Lately, Kogi residents as well as stakeholders in the sustainable development of Kogi have been inundated with the brouhaha of the mobile courts charging for sanitation violations in the state.

Reference can be made to the report on Kogi reports titled; “Sanitation: Mobile Court Convicts 22 Offenders in Kogi” and similar topics like this.

Alas! This is a good move but it must be vehemently buttressed that in a poor state like Kogi, instead of wasting ample time on meager charges such as 200 Naira fines up to 2,500 Naira, the laws governing environmental sanitation should be reviewed. From the aforementioned charges, it is glaring that the said amounts cannot even purchase a cutlass for grass cutting not to mention being beneficial to the state’s ministry of environment. It is therefore ridiculing to waste energies on issues like this and indirectly shows that it has been ages since the constitution governing waste management has been reviewed.

Not withstanding, it must be buttressed that the Ministry of Environment and Natural resources is effortlessly working but much avant-garde approaches must be swiftly adopted for we cannot continue embracing a 20th century blueprint for a contemporary society in a world ricocheting at neck-breaking pace in development.

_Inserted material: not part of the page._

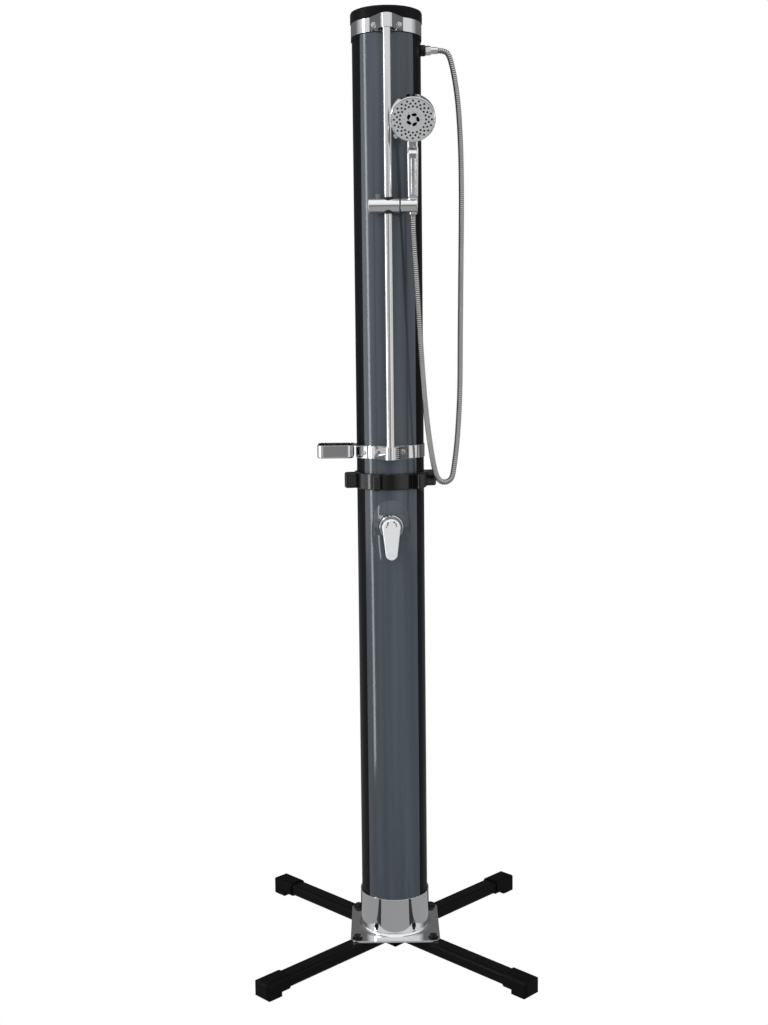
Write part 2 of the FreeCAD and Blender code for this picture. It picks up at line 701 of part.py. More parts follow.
lobe_r = tube_r + S.union_rise
ring_bore = seal_r + S.run_gap
grip_ring = turned([
    (ring_bore, 0), (lobe_r - 1.5, 0), (lobe_r, 1.5), (lobe_r, S.union_height - 1.5),
    (lobe_r - 1.5, S.union_height), (tube_r + S.run_gap, S.union_height),
    (tube_r + S.run_gap, flange_top + S.run_gap - S.union_z), (ring_bore, flange_top + S.run_gap - S.union_z),
], (0, 0, S.union_z))
lobes = []
for n in range(int(S.lobe_count)):
    turn = S.lobe_start + 360 / S.lobe_count * n
    block = rounded(box(S.lobe_width, S.lobe_reach - seal_r - 1, S.union_height, (S.lobe_width / -2, 0, 0)),
                    S.lobe_round, lambda e: abs(e.BoundBox.YMin) < 0.01 and e.BoundBox.YLength < 0.01
                    or runs_along(e, Y_AXIS))
    holder_of_lobe = around(S.lobe_reach, turn, S.union_z)
    block.Placement = Placement(Vector(*holder_of_lobe), spin(turn))
    lobes.append(block)
piece("union_ring", fuse(grip_ring, *lobes))


# --- top cap -------------------------------------------------------------------------------------

cap_r, lip_r = tube_r + S.cap_rise, band_r
seat_r = tube_r - S.seat_gap
groove_in, groove_out = tube_bore - S.seat_gap, tube_r + S.seat_gap
cap_plug_z = tank_top - S.cap_plug
cap_body = turned([
    (groove_in - S.cap_wall, cap_plug_z), (groove_in, cap_plug_z), (groove_in, tank_top + S.seat_gap),
    (groove_out, tank_top + S.seat_gap), (groove_out, lip_z), (lip_r - 0.6, lip_z), (lip_r, lip_z + 0.6),
    (lip_r, upper_band_z - S.seat_gap), (seat_r, upper_band_z - S.seat_gap), (seat_r, head_z + S.seat_gap),
    (cap_r - 0.8, head_z + S.seat_gap), (cap_r, head_z + 1), (cap_r, S.post_height - S.cap_round),
    (cap_r - S.cap_round * 0.3, S.post_height - S.cap_round * 0.3),
    (cap_r - S.cap_round, S.post_height), (0, S.post_height), (0, S.post_height - S.cap_wall),
    (groove_in - S.cap_wall, S.post_height - S.cap_wall),
])
cap_holes = [cylinder(S.screw_size / 2 + S.seat_gap, FAR, (side * screw_half, 0, upper_screw_z), FRONT)
             for side in (-1, 1)]
lip_gap = sector(lip_r + 1, tube_r, lip_z - 1, upper_band_z - 0.2 - lip_z, S.cover_span + 1.2)
piece("top_cap", cut(cap_body, lip_gap, *cap_holes))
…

Violators of stated laws should simply be made to pay reasonable fines and freed. There are numerous lots of avenues for Internally Generating Revenues which the state’s ministry of environment must tap into.  Also environmental sustainability campaigns, reorientation and awareness campaigns should be taken to the grass roots and markets. Residents need to be duly informed about the Sustainable Development Goals (SDGs) and its relation to environmental sustainability.

Without demerit, encouraging Imitating the Lagos State ministry of environment’s patterns of effectively managing 255,556 tonnes of solid waste per month (according to Ogwueleka, 2009) and generates impeccable IGRs from municipal waste would be an impeccable move just as being emulated by a couple of states in Nigeria.

Also, according to the World Bank Group’s Report; February, 2017; “Nigerian states needs to diversify its approach to resource recovery”. Thus, Kogi needs to also tap and harness the potentials of effective contractual aspect towards Solid Waste Management (SWM). Kogi State is not an exception in this regards and most especially in times like this in a bid to champion sustainable development in North-central Nigeria.

 

– Adams MUSA-ZEKERI is an Environmental Sustainability Practitioner, a Sustainable Development Goals (SDGs) advocate, and a Youth representative of the United Nations (UN) Sustainable Development Solutions Network, Youth (SDSN-Youth) in Nigeria.